Igor Fernández
Psicólogo
PSICOLOGÍA

Síntomas

Pocas cosas son tan humanas como tratar de evitar el dolor psicológico, y que esto suceda con la mayor celeridad posible. En una vida atareada, además, hay poco tiempo para arreglar realmente las cosas, así que al menos que no duelan. Y es que bajar al barro no es plato de buen gusto para nadie, y nos conformamos con ‘ir tirando’. Puede que no tengamos más opción, en muchas ocasiones, que apretar los dientes, tragar saliva y tirar ‘palante’, ya que ni mucho menos todo cae bajo nuestro control, ni nuestros recursos lo pueden todo. Todo es una palabra demasiado grande como para abarcarla, así que lo que nos queda es ir adaptándonos como podamos.

Uno de los costes que tiene la vida, lo que nos desgasta mientras la caminamos, es precisamente la impotencia y su gestión, lo finitos, limitados y escasos que somos en ocasiones para hacer que nuestro entorno cambie, las relaciones cambien o incluso nosotros mismos, nosotras mismas, lo hagamos. Es frustrante necesitar –no solo desear– que ese cambio se dé e intentar, e intentar y no lograrlo, máxime si el tema entre manos es de relevancia. Así que en algunas de esas ocasiones no nos queda más remedio que rendirnos ante la evidencia, la oposición o la carencia irreparable para seguir adelante y colocar esa ‘derrota’ en algún lugar para hacerlo.

Nos rendimos en una batalla que luchamos durante un tiempo para cubrir estas o aquellas necesidades y que tenía que ser luchada en su momento. Quizá no salió como queríamos y eso nos decepcionó, nos entristeció o nos enfadó pero nos encontramos de bruces contra un muro infranqueable que parecía no dejarnos otra opción que asumir la imposibilidad. A partir de ahí queda la pregunta en el aire: ¿qué hago con la necesidad que quise cubrir y no pude? Aquí hay que aclarar que una necesidad es algo irrenunciable, una urgencia que tiene que ser atendida para mantener la salud, el equilibrio. Los deseos son reemplazables o renunciables, las necesidades no. Quizá para resolver ese dilema en ese momento, para digerir que aquí y en estas circunstancias nuestra necesidad no se va a cubrir, nos tenemos que poner creativos, y no notarla parece la opción más sensata; como en aquella fábula en la que, cuando la zorra no llegaba a coger las uvas que deseaba, se convencía de que estaban verdes para que no le apetecieran tanto.

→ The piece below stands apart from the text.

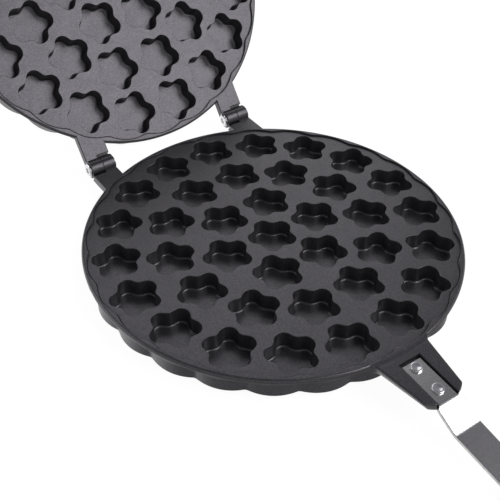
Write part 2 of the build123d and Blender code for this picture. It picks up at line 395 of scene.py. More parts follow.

Nosotros podríamos desmontar la circunstancia que no nos satisface, no nos nutre y nos asegura dicha carencia en adelante, pero más habitualmente somos capaces de desensibilizarnos de la importancia de lo que necesitamos con tal de quedarnos en la situación. Quién sabe, igual tememos a la soledad si la confrontamos y eso nos da más miedo, o quizá simplemente hemos aprendido a que la compañía exige renunciar a cosas esenciales. Sin embargo, sea cual sea la estrategia y el esfuerzo, la necesidad no desaparece por mucho que la neguemos (recordemos que es irrenunciable) y sigue pidiendo su cuota de atención. A veces lo hace explícitamente, pero podemos ser muy testarudos a la hora de desoírla, así que encuentra otras maneras. Se nos presenta entonces en forma de consecuencias, de síntomas aparentemente desconectados de nosotros, sensaciones curiosas que vivimos como ajenas y tratamos como tal –recordemos que nos hemos empeñado en negar la necesidad para seguir adelante, así que es lógico que no recordemos dónde empezó todo–.

Entonces, lo único que nos queda para volver a estabilizarnos cuando hemos olvidado lo que necesitábamos es tratar el síntoma; quizá tiramos de ansiolítico, por ejemplo, o de una técnica mecánica para calmarnos y lo repetimos las veces que sea necesario, volviéndonos dependientes del síntoma y su paliación. Deshacer entonces el camino hasta la necesidad inicial es hacer el camino hacia la identidad, al encuentro de lo que para mí fue y es importante, irrenunciable, y poseerlo para que los síntomas dejen de ser necesarios para que nos enteremos de qué va nuestra propia historia.